Examinations, abolition of
Section F. Culture, education and sport

Many education systems in the world use some form of examinations as part of their assessment of school children. In the UK in 2013, teenagers are examined at 16 years for their GCSEs, at 17 for their AS levels and 18 for their A2 levels, and many people think this represents too much testing. Some school systems use examinations once at the end of high school. Other countries such as the USA use a system of grade point averages (GPA) or coursework which rewards a child’s performance over time. Is an examination a good way of capturing a pupil’s knowledge and understanding, or does ongoing assessment and intelligence tests of aptitude provide a fairer view of attainment and intelligence?

Pros

[1] Examinations test the ability to memorise large amounts of information for short periods of time. It is well known that some students are much better at ’cramming’ and revising than others and so do better at exams, despite performing consistently less well during the course of a year’s study. Exams do not necessarily test creativity, imagination or even a flexible understanding of the principles involved in a subject; on the whole, they test the rote-learning of facts. It is therefore possible for students to idle for a year and then learn the course in a few days, just as they might successfully ’question spot’ and only revise a few topics that might come up in the exam. It is unfair that university entrance and employment prospects are based to such a large degree on examination results.

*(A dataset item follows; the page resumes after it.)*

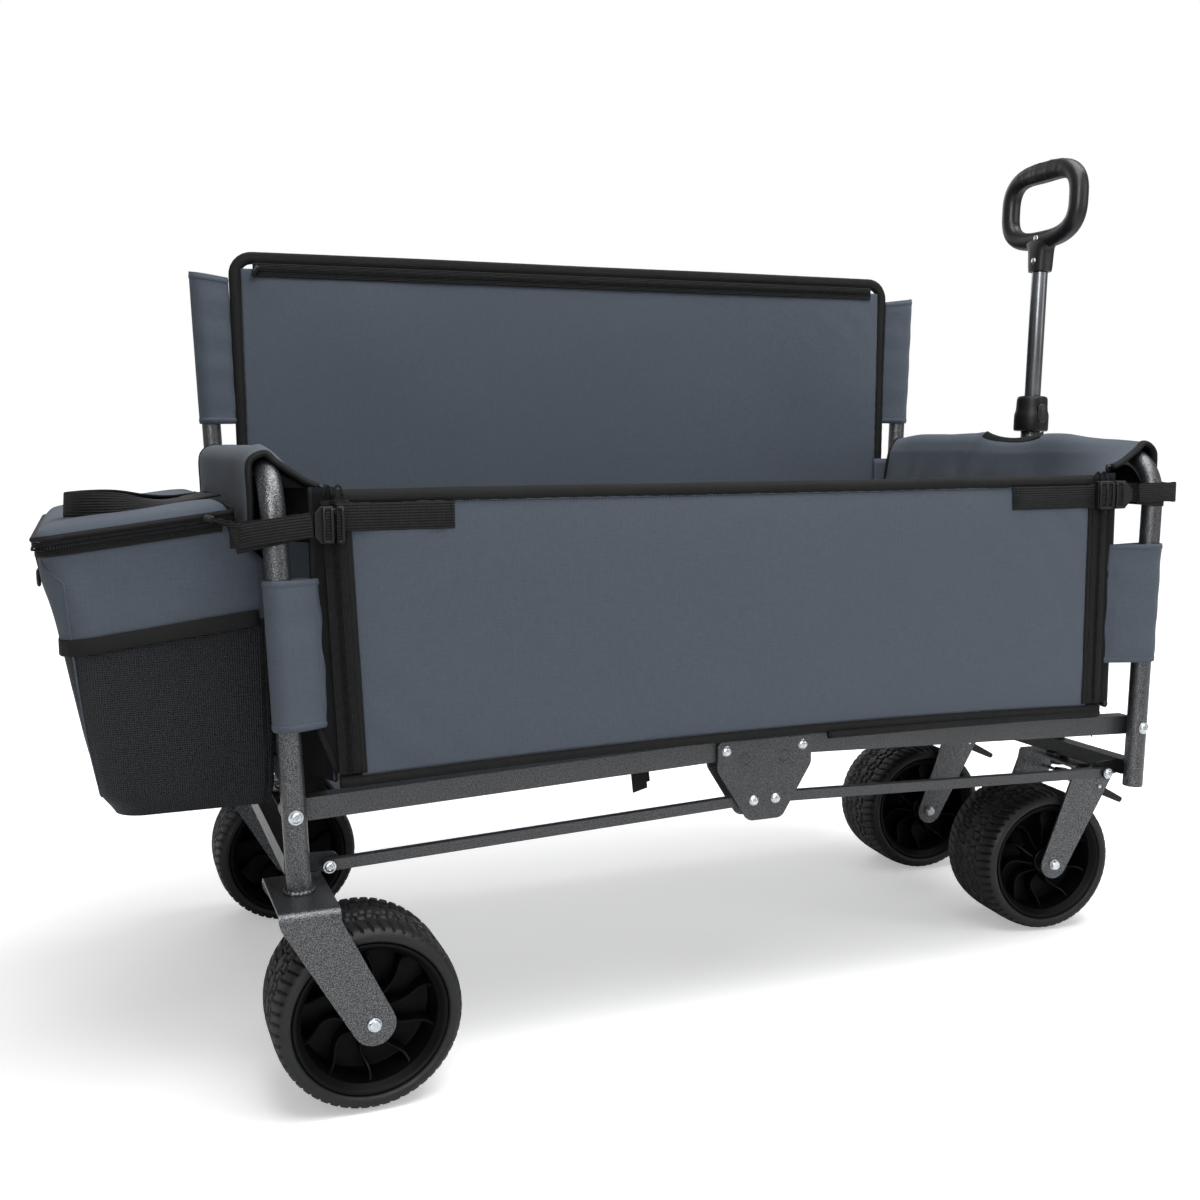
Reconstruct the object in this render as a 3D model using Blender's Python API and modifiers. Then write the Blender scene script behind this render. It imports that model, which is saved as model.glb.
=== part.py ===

[2] The pressure attached to exams, because of their significance both for the future and the stress involved in intense revision, is extremely detrimental to the student. Not only can this pressure cause a pupil to perform less well in the exam than he or she would in a stress-free environment, it can also lead to breakdowns or worse. School drop-outs, discipline problems and even suicides are increasingly common, often due to worry about poor grades and the effect that failure in one set of exams will have on the future. Schools and parents are frequently culpable in reminding the student of the consequences of failure and hence increasing the pressure.

[3] Public exams (e.g. International Baccalaureate, A-levels) are set outside the school by examination boards, not by the teachers who are familiar with the students. This means one of two things. Either the pupils will find that the exams bear little relation to the course they have been studying, which can cause disillusionment and surprisingly poor results; or the teachers must anticipate the exams so carefully that they are enslaved to the curriculum, without the ability to adjust their syllabus to the needs of their classes. Creativity and initiative from the teachers are lost.

[4] For the most part, examinations are set and taken as if students had reached the same level of understanding at the same age. This is not true; boys and girls mature mentally at different rates, as do many individuals within the same sex. Exams make no allowance for this.

[5] Examination success frequently depends on the individual examiner who marks a certain paper. Since academics often disagree over interpretation of the same facts, a student’s essay or opinion may be thought correct by one examiner and incorrect by another. Two examiners could indeed mark the same set of papers and grade them completely differently. This is why marks given for exams are frequently moderated and raised or lowered by a second examiner — clearly the process does not provide an accurate evaluation of the candidate. Such a system also gives the impression that candidates from different years can be compared, when in fact, with ’grade inflation’, a B grade achieved by a student a year ago may be worth an A[*] today.

[6] Intelligence tests should be used instead as a more reliable indicator of a student’s potential, both for education and for employers. They do not favour the student with a good short-term memory. They may also be used to pinpoint exact strengths and weaknesses, profiling a pupil as, for example, being ’strong at logical inference while poor at lateral thinking’. These evaluations are much more useful to employers in selecting the right candidate for the right job. Meanwhile, coursework and regular evaluation should be used in school and university to make sure that students are working consistently and understanding their entire course.

Cons

[1] Examinations evaluate students’ ability to apply the knowledge they have learned to an unfamiliar question, and to communicate their knowledge to the examiner. Exams should be retained — and perhaps improved — as part of a course involving other means of evaluation such as coursework and viva voces (oral examinations).

[2] Pressure is a fact of working life, as are deadlines, and both need to be prepared for and tested. The number of people who cannot handle pressure is very small, and there is no indication that they would manage the increased workload that curricula without exams would involve. They might feel under continual pressure. Parents and teachers should encourage students to relax for exams.

[3] Exams are intended to make pupils use what they have learned to answer a question they have not encountered before. They should not be spoon-fed the answer by teachers and should expect the examinations to surprise them.

[4] The disparity in mental maturity is significant only at primary-school level, where separate tests can be set for late developers. It is also the school’s responsibility, rather than the examining boards’, to deal with pupils of different abilities, putting them into sets or forward for different examinations.

[5] At some point, opinions must be given about students, and their own teachers are much more likely to be partial than independent examiners who know them only as candidate numbers. Examiners mark primarily for knowledge and clarity of argument rather than for conclusion. Extensive moderation and examiner meetings guarantee that all papers are marked to the same standard. Whatever form of assessment you use, grade inflation could be an issue. It is not an examspecific problem.

[6] Intelligence tests are highly controversial and can only differentiate between right and wrong answers. They cannot judge whether the pupil used the right thought process in reaching the answer, and cannot measure creativity, initiative, hard work, structure and the ability to communicate. All of these qualities are evaluated by examinations. Coursework is too open to cheating by candidates (see the increasing market for buying essays on the Internet) and to teacher corruption due to the huge pressure they are under to push up grades.

Possible motions

This House would abolish the A-level.

This House would replace exams with coursework.

This House believes that exams undermine a good education.